Once you see that, a lot of systems start rhyming. Incremental view maintenance. Differential dataflow. Data-flow analysis. Build systems. Even human debugging, on a good day: stop rereading the whole world; ask what just changed.

That is the small useful idea hiding behind the dry name. A recursive query does not have to forget its past. It can keep the old facts still and let only the new ones move.

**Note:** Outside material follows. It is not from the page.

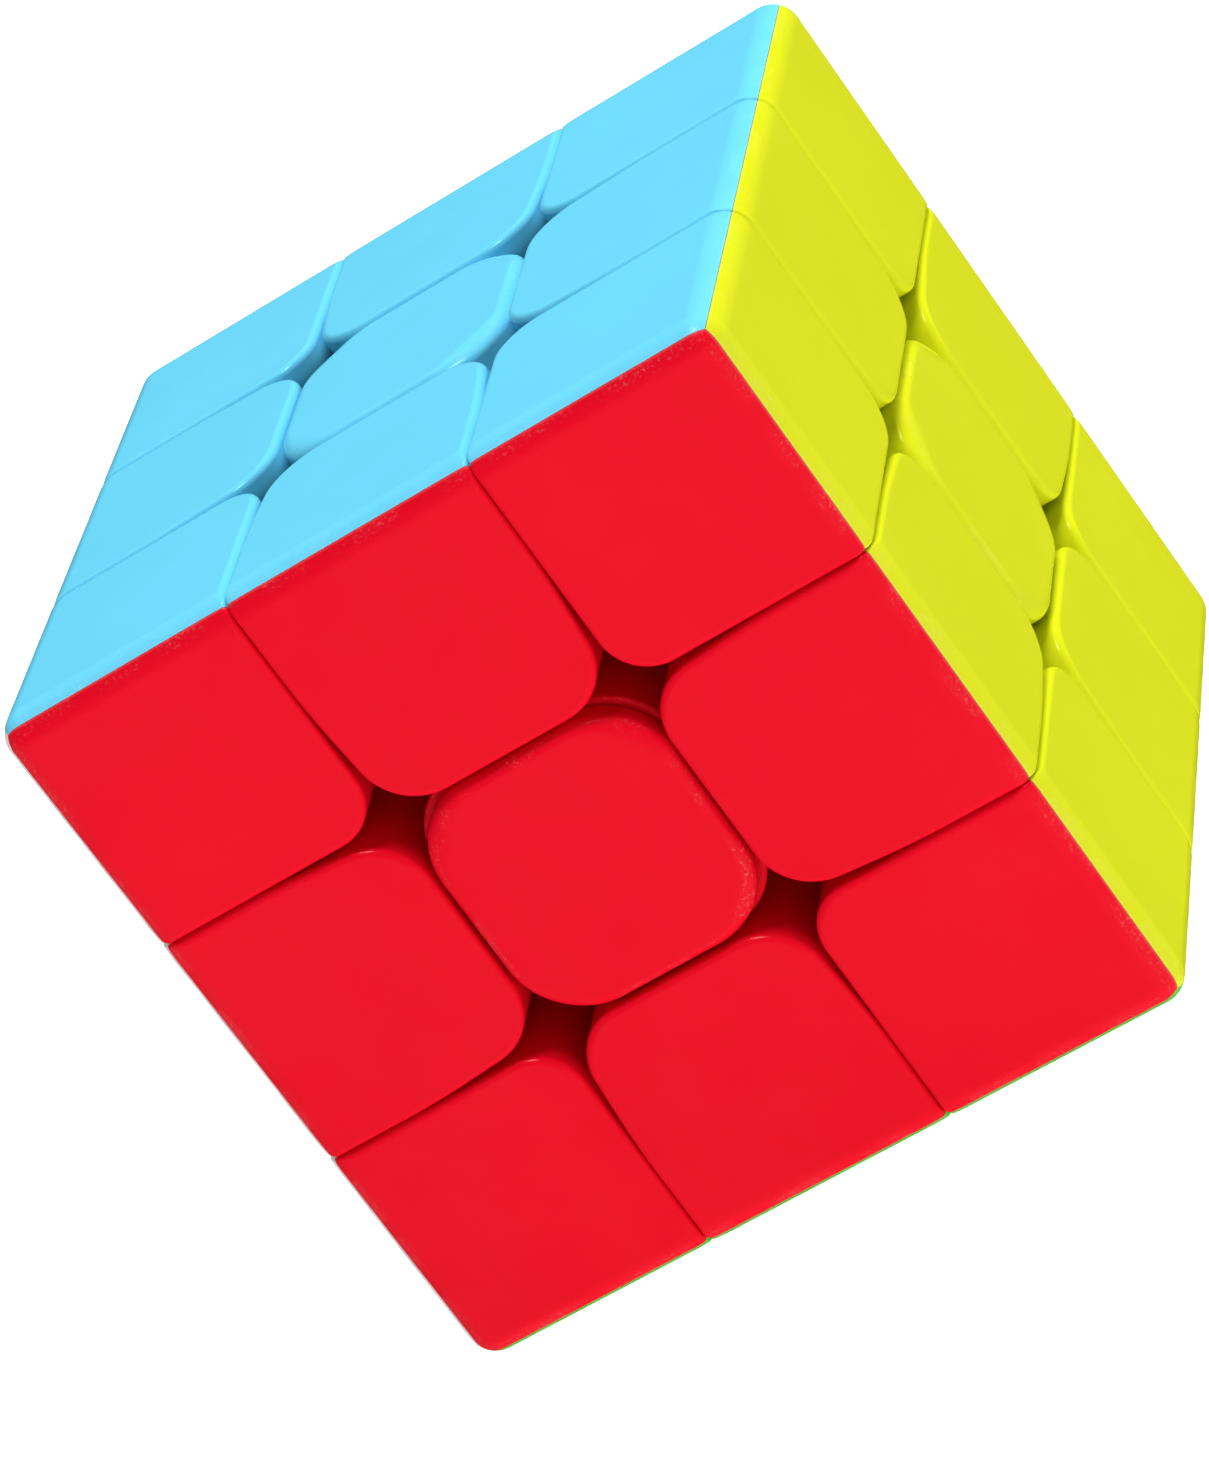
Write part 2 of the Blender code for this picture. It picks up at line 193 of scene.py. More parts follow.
def ball(radius):
    """Build a ball around the origin, twisted so that no facet lines up with a flat."""
    shape = bmesh.new()
    twist = Matrix.Rotation(BALL_TWIST, 4, Vector((1, 2, 3)).normalized())
    bmesh.ops.create_icosphere(shape, subdivisions=BALL_FINENESS, radius=radius, matrix=twist)
    mesh = bpy.data.meshes.new("ball")
    shape.to_mesh(mesh)
    shape.free()
    return mesh


def loft(rings):
    """Join closed rings of equal point counts into a solid with flat ends."""
    count = len(rings[0])
    vertices = [point for ring in rings for point in ring]
    faces = []
    for level in range(len(rings) - 1):
        for index in range(count):
            following = (index + 1) % count
            lower = level * count
            upper = lower + count
            faces.append((lower + index, lower + following, upper + following, upper + index))
    faces.append(tuple(range(count)))
    faces.append(tuple(range(len(vertices) - count, len(vertices))))
    return mesh_from(vertices, faces)


def turned(profile, segments=ROUND_SEGMENTS):
    """Turn a profile of (radius, height) points around Z, with a flat face at each end."""
    angles = [2 * math.pi * index / segments for index in range(segments)]
    return loft([[(r * math.cos(a), r * math.sin(a), h) for a in angles] for r, h in profile])


def quarter_round(radius, height, rounding):
    """Points of a turned profile that round off its top rim, going from its side to its end."""
    points = []
    for step in range(RIM_STEPS + 1):
        angle = math.pi / 2 * step / RIM_STEPS
        reach = radius - rounding * (1 - math.cos(angle))
        points.append((reach, height - rounding * (1 - math.sin(angle))))
    return points


def ring(corners, insets, levels):
    """Closed ring through rounded corners of (x, y, radius), in counter-clockwise order.

    Side number i, from corner i to the next one, is moved in by insets[i] and lies at levels[i].
    """
    count = len(corners)
    places = [Vector(corner[:2]) for corner in corners]
    inward = []
    for index in range(count):
        along = (places[(index + 1) % count] - places[index]).normalized()
        inward.append(Vector((-along.y, along.x)))
    moved = []
    for index in range(count):
        sides = Matrix((inward[index - 1], inward[index]))
        moved.append(places[index] + sides.inverted() @ Vector((insets[index - 1], insets[index])))
    points = []
    for index in range(count):
        back = (moved[index - 1] - moved[index]).normalized()
        ahead = (moved[(index + 1) % count] - moved[index]).normalized()
        half = back.angle(ahead) / 2
        radius = corners[index][2] - min(insets[index - 1], insets[index])
        radius = max(radius, SMALLEST_RADIUS)
        centre = moved[index] + (back + ahead).normalized() * radius / math.sin(half)
        spoke = moved[index] + back * radius / math.tan(half) - centre
        for step in range(ARC_STEPS + 1):
            share = step / ARC_STEPS
            turn = (math.pi - 2 * half) * share
            x = centre.x + spoke.x * math.cos(turn) - spoke.y * math.sin(turn)
            y = centre.y + spoke.x * math.sin(turn) + spoke.y * math.cos(turn)
            blend = share * share * (3 - 2 * share)
            level = levels[index - 1] + (levels[index] - levels[index - 1]) * blend
            points.append((x, y, level))
    return points


def rimmed_block(corners, radii, low, high):
    """Block over an outline, its top rim rounded along side number i by radii[i]."""
    count = len(corners)
    rings = [ring(corners, [0] * count, [low] * count)]
    for step in range(RIM_STEPS + 1):
        angle = math.pi / 2 * step / RIM_STEPS
        insets = [radius * (1 - math.cos(angle)) for radius in radii]
        levels = [high - radius * (1 - math.sin(angle)) for radius in radii]
        rings.append(ring(corners, insets, levels))
    return loft(rings)


def plain_block(corners, inset, low, high):
    """Block over an outline that is moved in by inset on every side."""
    count = len(corners)
    return loft([ring(corners, [inset] * count, [level] * count) for level in (low, high)])


def combined(first, second, operation):
    """Boolean of two meshes: UNION, DIFFERENCE or INTERSECT."""
    body = bpy.data.objects.new("body", first)
    tool = bpy.data.objects.new("tool", second)
    for item in (body, tool):
        bpy.context.scene.collection.objects.link(item)
    modifier = body.modifiers.new("boolean", "BOOLEAN")
    modifier.operation = operation
    modifier.object = tool
    depsgraph = bpy.context.evaluated_depsgraph_get()
    result = bpy.data.meshes.new_from_object(body.evaluated_get(depsgraph))
    bpy.data.objects.remove(body)
    bpy.data.objects.remove(tool)
    return result


def joined(first, *others):
    """Union of several meshes."""
    for other in others:
        first = combined(first, other, "UNION")
    return first


def common(first, *others):
    """Intersection of several meshes."""
    for other in others:
        first = combined(first, other, "INTERSECT")
    return first


def cut(first, *tools):
    """First mesh with each tool cut away."""
    for tool in tools:
        first = combined(first, tool, "DIFFERENCE")
    return first


def turned_mesh(mesh, rotation):
    """Copy of a mesh turned about the origin."""
    copy = mesh.copy()
    copy.transform(rotation.to_4x4())
    return copy


def finished(mesh):
    """Shade a mesh smooth up to its sharp angles, with its flats kept flat up to their rims."""
    mesh.shade_smooth()
    mesh.set_sharp_from_angle(angle=SHARP_ANGLE)
    item = bpy.data.objects.new("item", mesh)
    bpy.context.scene.collection.objects.link(item)
    modifier = item.modifiers.new("flats", "WEIGHTED_NORMAL")
    modifier.keep_sharp = True
    depsgraph = bpy.context.evaluated_depsgraph_get()
    result = bpy.data.meshes.new_from_object(item.evaluated_get(depsgraph))
    bpy.data.objects.remove(item)
    return result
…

  1. Stefano Ceri, Georg Gottlob, and Letizia Tanca, “What you always wanted to know about Datalog (and never dared to ask),” IEEE Transactions on Knowledge and Data Engineering, 1989. DOI: 10.1109/69.43410

  2. Serge Abiteboul, Richard Hull, and Victor Vianu, Foundations of Databases, Addison-Wesley, 1995. The authors host the book online at webdam.inria.fr/Alice

  3. The Souffle tutorial describes Datalog as a recursive query language and gives transitive closure and data-flow analysis examples. See Souffle: Tutorial

  4. Aaron Bembenek, Michael Greenberg, and Stephen Chong, “Making Formulog Fast: An Argument for Unconventional Datalog Evaluation,” OOPSLA 2024. The paper is useful both for the conventional high-performance recipe around semi-naive evaluation and for the caveat that some SMT-heavy workloads prefer a different inference order. See arXiv:2408.14017 2

  5. Yihao Sun, Ahmedur Rahman Shovon, Thomas Gilray, Kristopher Micinski, and Sidharth Kumar, “Optimizing Datalog for the GPU,” arXiv:2311.02206, revised 2024. The abstract names query planning, semi-naive evaluation, and parallelization as the engine work hidden behind declarative Datalog queries. See arXiv:2311.02206

  6. Pavle Subotic, Herbert Jordan, Lijun Chang, Alan Fekete, and Bernhard Scholz, “Automatic Index Selection for Large-scale Datalog Computation,” Proceedings of the VLDB Endowment, 2018.